それだけに新しい感覚は感じるものの、正直物足りなさも感じる。

今日、課題曲の詩をホームページを開いて初めて読んでみた。

「僕が僕を見ている 僕は目を閉じている
「眠っているのかな いや死んでいるんだ」
こんな出だしで始まる。

「みんな僕を見ている あいつは泣かないんだな
だけどあの子は 泣いてくれるんだ」
と続く。

そして、
「みんなが 僕のことを話している
あれ? 僕はどんな人間だったんだろう」

この詩の主人公は何らかの原因で死んだのか。
事故か、病気か、それとも自殺か?
魂が肉体から抜け出し、死んだ自分自身を見つめている。
そして自分が生きている間に出会い、日常で交流のあった人たちの自分に対する気持ちを客観的に見つめる。
そして、生きていた時の自分自身がどんな人間だったか、回想する。

人は死ぬとき、または死んだ直後に、自分の人間としての存在価値や生きた証を客観視して、評価しようとするものなのか。
自分を思ってくれる人がどれだけいたのか、自分がこの世からいなくなることを心から悲しむ人がどれだけいたのか、自分は生きている間にどれだけのことをしたのか、自分は他人と比べて価値ある存在だったのか、等々。

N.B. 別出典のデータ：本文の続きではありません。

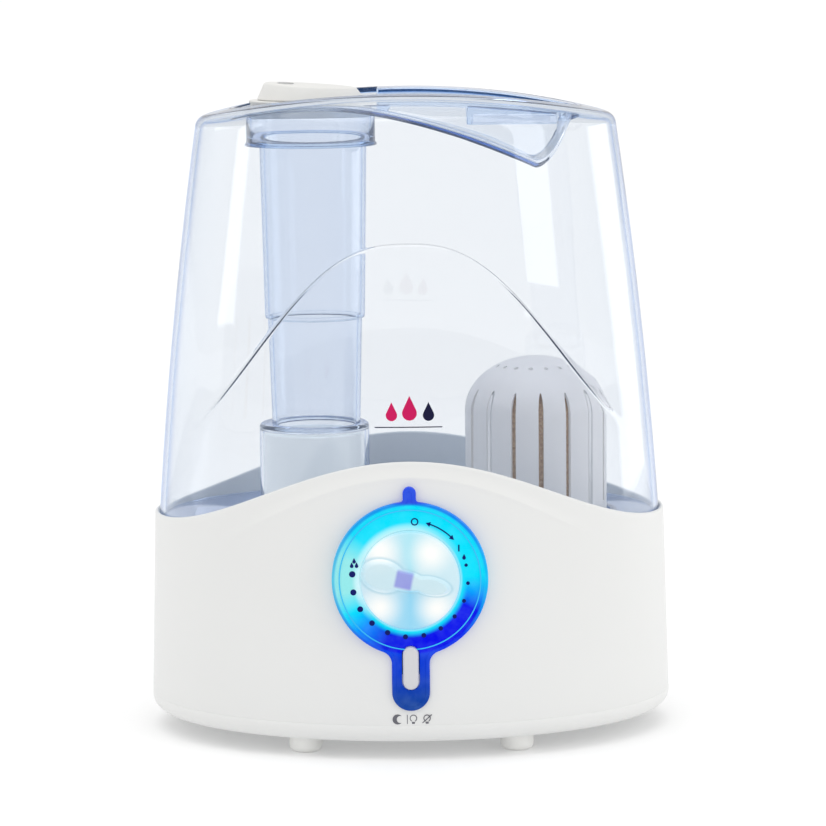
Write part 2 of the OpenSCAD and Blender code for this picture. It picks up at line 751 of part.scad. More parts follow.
module valve_spring() {
    turns = 4;
    per_turn = 16;
    sides = 8;
    wire_r = 0.4;
    coil_r = 6.5;
    z0 = seal_step + 3.5;
    z1 = 103.5;
    count = turns * per_turn;
    points = [for (i = [0 : count], k = [0 : sides - 1])
        let (a = 360 * i / per_turn, b = 360 * k / sides, r = coil_r + wire_r * cos(b))
        [r * cos(a), r * sin(a), z0 + (z1 - z0) * i / count + wire_r * sin(b)]];
    skin = [for (i = [0 : count - 1], k = [0 : sides - 1])
        let (p = i * sides, q = p + sides, l = (k + 1) % sides)
        each [[p + k, p + l, q + l], [p + k, q + l, q + k]]];
    ends = [[for (k = [0 : sides - 1]) sides - 1 - k], [for (k = [0 : sides - 1]) count * sides + k]];
    color("silver") translate([cap_x, 0, 0]) polyhedron(points, concat(skin, ends));
}

base_shell();
bottom_cover();
feet();
cover_screws();
base_deck();
mist_duct();
transducer_disc();
transducer_seal();
transducer_ring();
transducer_screws();
driver_board();
driver_heatsink();
power_board();
transformer_core();
transformer_coil();
board_screws();
fan_housing();
fan_rotor();
air_duct();
intake_filter();
float_body();
float_clip();
control_board();
potentiometer();
dial_shaft();
leds_white();
leds_blue();
light_switch();
dial_bezel();
knob();
night_light_button();
cord_gland();
tank_shell();
tank_top();
tank_floor();
chimney_upper();
chimney_lower();
tank_handle();
nozzle_ring();
nozzle_spout();
fill_cap();
cap_gasket();
cartridge_housing();
cartridge_sleeve();
resin_fill();
valve_plunger();
valve_seal();
valve_spring();
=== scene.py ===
import json
from math import acos, asin, atan2, cos, degrees, exp, hypot, log, pi, radians, sin, sqrt, tan

import bmesh
import bpy
from mathutils import Matrix, Vector


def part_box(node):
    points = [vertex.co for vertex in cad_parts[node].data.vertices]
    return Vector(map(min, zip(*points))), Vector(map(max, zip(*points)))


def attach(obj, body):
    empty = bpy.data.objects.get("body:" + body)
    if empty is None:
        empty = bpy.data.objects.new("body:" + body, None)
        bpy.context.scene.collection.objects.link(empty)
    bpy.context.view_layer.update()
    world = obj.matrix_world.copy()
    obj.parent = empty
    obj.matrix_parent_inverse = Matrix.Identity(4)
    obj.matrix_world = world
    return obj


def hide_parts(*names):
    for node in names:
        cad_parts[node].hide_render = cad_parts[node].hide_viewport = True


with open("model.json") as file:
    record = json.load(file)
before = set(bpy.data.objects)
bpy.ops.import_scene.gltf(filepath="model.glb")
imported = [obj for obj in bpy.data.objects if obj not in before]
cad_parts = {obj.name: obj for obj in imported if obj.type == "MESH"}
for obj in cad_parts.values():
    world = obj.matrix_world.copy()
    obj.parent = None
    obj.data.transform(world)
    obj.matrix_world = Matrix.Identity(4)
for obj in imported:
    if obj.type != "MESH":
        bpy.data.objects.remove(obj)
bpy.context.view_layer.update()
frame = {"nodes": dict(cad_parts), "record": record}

# Lengths below are in millimetres, and make_mesh turns them into metres.
MM = 0.001
NODES = frame["nodes"]


def cosd(angle):
    return cos(radians(angle))


def sind(angle):
    return sin(radians(angle))


def box_mm(node):
    """A CAD node's lowest and highest corners in millimetres."""
    low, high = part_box(node)
    return low / MM, high / MM


shell_low, shell_high = box_mm("base_shell")
cover_low, cover_high = box_mm("bottom_cover")
bezel_low, bezel_high = box_mm("dial_bezel")
knob_low, knob_high = box_mm("knob")
button_low, button_high = box_mm("night_light_button")
tank_low, tank_high = box_mm("tank_shell")
floor_low, floor_high = box_mm("tank_floor")
lower_low, lower_high = box_mm("chimney_lower")
upper_low, upper_high = box_mm("chimney_upper")
duct_low, duct_high = box_mm("mist_duct")
cart_low, cart_high = box_mm("cartridge_housing")
spout_high = box_mm("nozzle_spout")[1]
nozzle_low, nozzle_high = box_mm("nozzle_ring")
foot_high = box_mm("feet")[1]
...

この詩を読んで、以前、テレビのドキュメンタリー番組で、自分の生きた履歴を全て抹消し、生きていた時代の痕跡を全て残さず、自分が誰であるかも誰にも分からないようにして自殺した人々の特集をやっていたのを思い出した。
警察は自殺した人を人物画で再現し、公開しているが、この人を特定する手がかりや知っている人が名乗りでることは殆どないという。
年齢層は10代から高齢者まで様々だと言う。

このような人たちはどんな気持ちで死んでいったのだろう。
自分の、この世に生きたという証、存在価値を全て否定して自らの意思で消えるようにこの世を去っていく。
あまりにも悲しい。

自分の存在価値を感じたい、自分が必要とされる人間であることを感じたい。
これは人間の本能であろう。食欲と同じだ。
しかし人間の精神は、このような本能までを否定することが許されている。
こんな残酷で悲しいことが出来るのは、生物の中で人間しかいない。

この詩の最後は、生まれ変わった自分が明るい未来に向かって歩みだす希望に満ちた表現で終わる。
自分の生きた証を抹消して死んでいった人も、来世で幸福になれると信じていたのか。
自分の生きた証を抹消し、消えるように死んでいった人たちの生き様は、評価するに値しないというのだろうか。
そのような人生はあってはならない、と言えるだろうか。

全くピントが外れているかもしれないが、自分としては、この詩を読んでこんな気持ちが湧き起ってきた。
全く、Nコンの感想としては相応しくないのかもしれないが、とにかくもこんな風に感じたのだ。
(いつもこういう方向に脱線してしまう)

さて、まだ1、2回しか聴いていないし、粗悪な音で聴いたので、きちんとした感想は後日として、まずは印象に残った演奏を下記に書いておきたい。

まずは課題曲で印象に残った学校(演奏順)。

福島県立会津高等学校
東京都大妻中野高等学校
東京都豊島岡女子学園高等学校

次に自由曲で印象に残った学校。

北海道札幌第一高等学校
東京都大妻中野高等学校
東京都豊島岡女子学園高等学校

コンクールである以上、賞や順位だけが注目されるが、私は高校生の演奏である以上は、賞など全く関係ないと思っている。
結局は、本当に価値あるいい演奏とは、大会が終っても、何度も何度も長い間(一生?)に渡って聴き続けることの出来る演奏なのだ。
このような演奏と、表面的に上手いだけの演奏との違いは何か。
それは、聴き手の心の深いところ、心の核となる部分にまで届くことが出来るか、ということなのである。
これを実現できるということは並大抵のことではないし、凄いことなのだ。
極端に聴こえるかもしれないが、聴き手の生き方を変えるほどの影響力を与えることすらある。
実際に私はそのような合唱演奏のいくつかに出会ってきた。

こういう演奏は上手いとか技巧がどうのこうのとか、金賞、銀賞いった次元では評価できない。
私が合唱曲を聴き始めてから、ずっと思い、求めてきたのはこのことである。